Stored data:
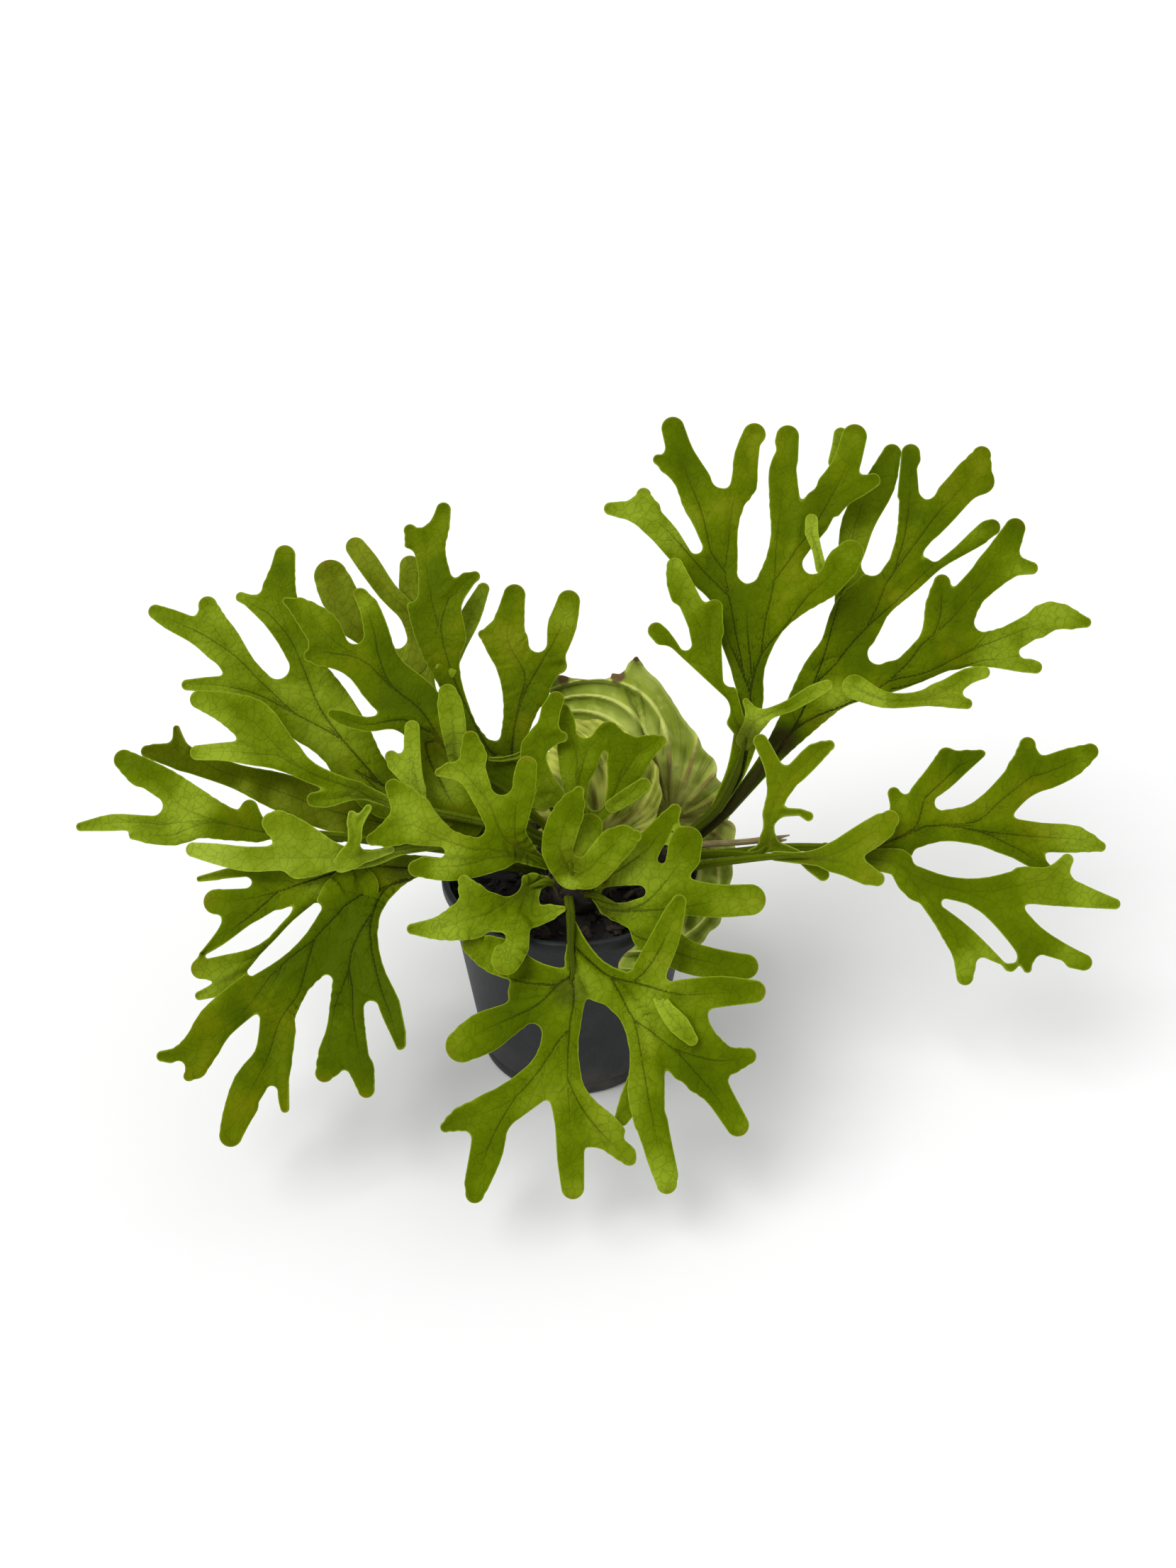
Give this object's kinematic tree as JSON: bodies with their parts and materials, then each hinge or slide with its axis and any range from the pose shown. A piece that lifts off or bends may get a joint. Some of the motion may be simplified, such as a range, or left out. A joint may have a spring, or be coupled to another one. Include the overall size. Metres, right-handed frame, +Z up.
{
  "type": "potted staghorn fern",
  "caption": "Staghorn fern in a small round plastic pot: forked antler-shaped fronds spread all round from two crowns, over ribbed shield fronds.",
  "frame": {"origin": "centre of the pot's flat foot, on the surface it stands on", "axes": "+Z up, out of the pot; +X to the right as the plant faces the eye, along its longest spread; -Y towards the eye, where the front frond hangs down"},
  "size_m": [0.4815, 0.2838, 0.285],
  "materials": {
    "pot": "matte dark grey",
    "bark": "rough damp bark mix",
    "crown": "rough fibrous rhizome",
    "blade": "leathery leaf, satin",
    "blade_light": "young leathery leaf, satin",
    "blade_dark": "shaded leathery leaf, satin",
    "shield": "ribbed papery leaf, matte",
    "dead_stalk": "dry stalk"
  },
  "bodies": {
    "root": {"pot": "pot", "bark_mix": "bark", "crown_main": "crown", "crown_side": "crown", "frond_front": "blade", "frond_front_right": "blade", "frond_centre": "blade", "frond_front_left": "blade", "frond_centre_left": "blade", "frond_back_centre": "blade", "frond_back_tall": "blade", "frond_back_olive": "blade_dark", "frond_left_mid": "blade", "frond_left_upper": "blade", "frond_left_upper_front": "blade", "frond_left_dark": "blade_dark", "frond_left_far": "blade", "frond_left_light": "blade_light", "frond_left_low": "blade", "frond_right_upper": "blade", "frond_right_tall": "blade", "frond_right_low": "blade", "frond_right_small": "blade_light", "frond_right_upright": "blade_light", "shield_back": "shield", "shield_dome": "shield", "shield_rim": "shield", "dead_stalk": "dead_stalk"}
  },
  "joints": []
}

Requirement: Looking at the data above, how many lines hold the word "bodies"? Respond with the number alone.

Exercise result: 2